Charim erzählt den Witz des Kapitäns eines sinkenden Schiffs, der überlegen muss, wie er seine internationalen Passagiere am schnellsten überzeugen kann, vom Schiff zu springen. Dem Franzosen würde er sagen, springen wäre schick, dem Engländer, nicht zu springen sei unsportlich, dem Deutschen, es sei ein Befehl und dem Italiener, springen sei verboten. Das Auflachen der Besucher*innen im voll besetzten Roten Salon hört so schnell auf, wie es begann – womöglich auch, weil im Klischee ein bisschen Wahrheit steckt. Derartige Bilder, die vor 30 Jahren noch die öffentliche Person geprägt hätten, gebe es heute nicht mehr. Stattdessen lebten die meisten, und hier hat Charim ein Buzzword parat, in einem „identitären Prekariat“.

Avanessian wendet kritisch ein, das Publikum hier sei aber durchaus ziemlich homogen. Charim antwortet, sie glaube aber nicht, dass sich Menschen noch so einfach auf eine Zugehörigkeit einigen können. Mit dem Fehlen eindeutiger Identitätsbilder ist die zentrale Arena, in der Gesellschaft verhandelt wird, die Kultur. Und das, so lässt sich hinzufügen, hätten die Rechten in den vergangenen Jahren besser verstanden als die Linken.

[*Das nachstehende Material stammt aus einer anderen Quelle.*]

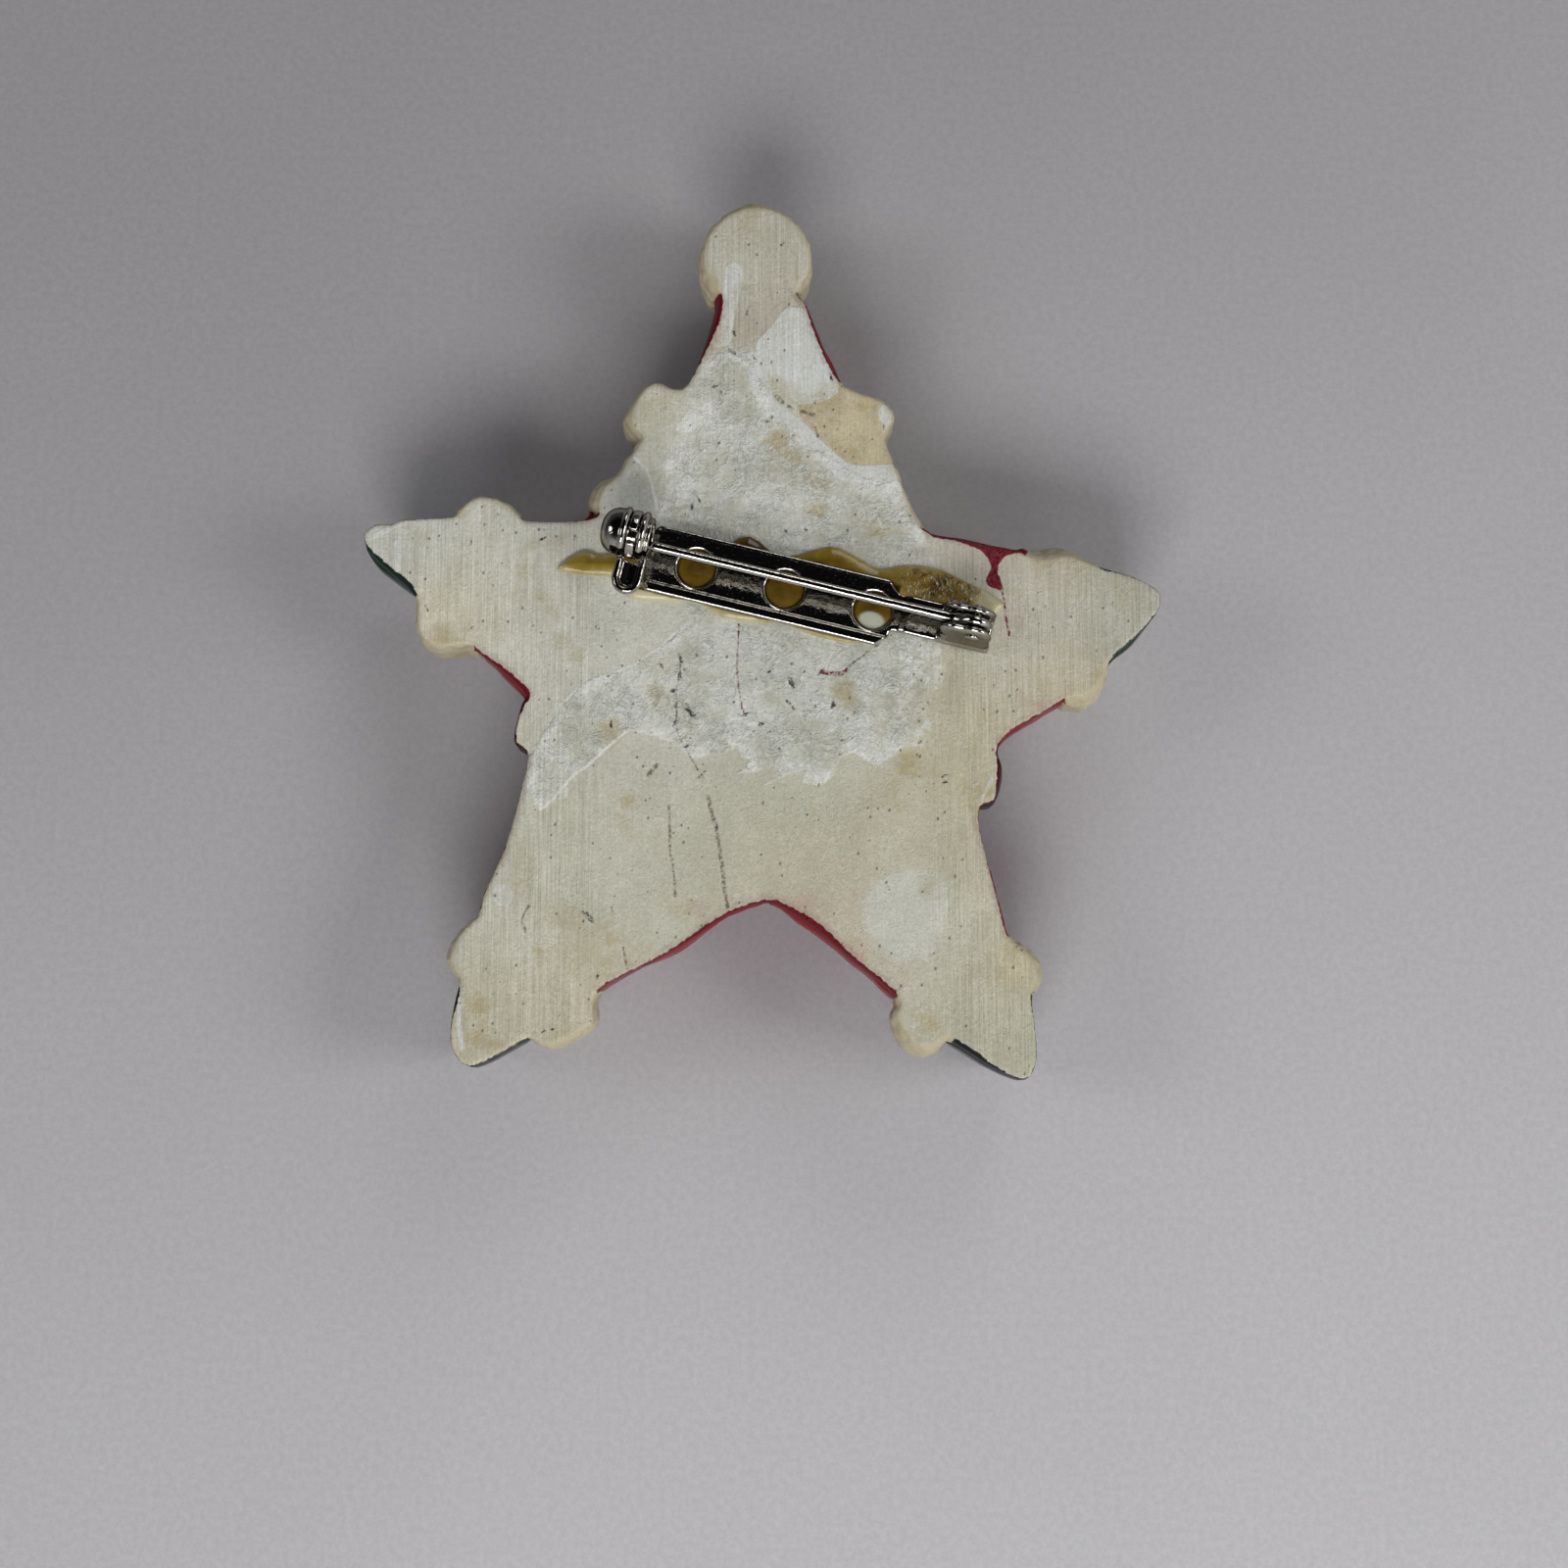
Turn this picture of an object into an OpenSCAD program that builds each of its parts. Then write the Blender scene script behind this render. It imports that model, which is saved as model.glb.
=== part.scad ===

Identität wird so zur Kampfzone und bewirkt bei verunsicherten Menschen eine „Abwehr der Pluralisierung“. Charim nennt dafür einige Schauplätze. Während sie im Buch Religion mit ihren vollen Zeichen (Kruzifixe, Kopftücher) oder den linken Diskurs um Political Correctness fasst, kam nun der neurechte Populismus zur Sprache.

Populismus definiert die Wienerin als Strategie, das Phantasma einer homogenen Gesellschaft zu konstruieren, bestenfalls mithilfe eines einfach Freund-Feind-Bildes. Da die Integrationsmechanismen brüchig geworden seien, befänden wir uns in einem populistischen Moment. Eine Anhängerin des linken Populismus nach der Philosophin Chantal Mouffe sei sie jedoch nicht. Dieser müsse nämlich immer auf die Kategorie Volk zurückgreifen, das sich wiederum auf eine Nation beruft.

Macron sei es gelungen, Individuen zu vereinen

Pluralisierung als Chance

Doch wie lässt sich die Pluralisierung politisch gestalten, fragt eine Besucherin bei der Schlussdiskussion. Wichtig sei, Menschen nicht unter einer Fahne vereinen zu wollen, sondern als individuelle Personen. Macron sei das als eine der wenigen gelungen. Seine Bürgerversammlungen hätten einen Echoraum geboten. Partizipation beginne dort, wo sich Menschen als partizipativ erleben können.

Ein bisschen untergegangen ist an diesem Abend, dass die Pluralisierung nicht nur Bedrohung, sondern auch Chance ist. Nicht nur, weil die Befreiung aus fremdbestimmten Kategorien Freiheit bedeutet, sondern auch, weil sie vielen Menschen eine neue Sichtweise abverlangt: War das fragmentierte Ich früher eine Minderheitenerfahrung, bestimmt es heute die Mehrheit.

Das ließe sich auch als Lektion in Demut und sogar in Empathie verstehen. Es ist nun an der Politik, diese pluralisierten Subjekte ernst zu nehmen, statt ihnen vorzulügen, Identitäten aus der Vergangenheit herbeizaubern zu können.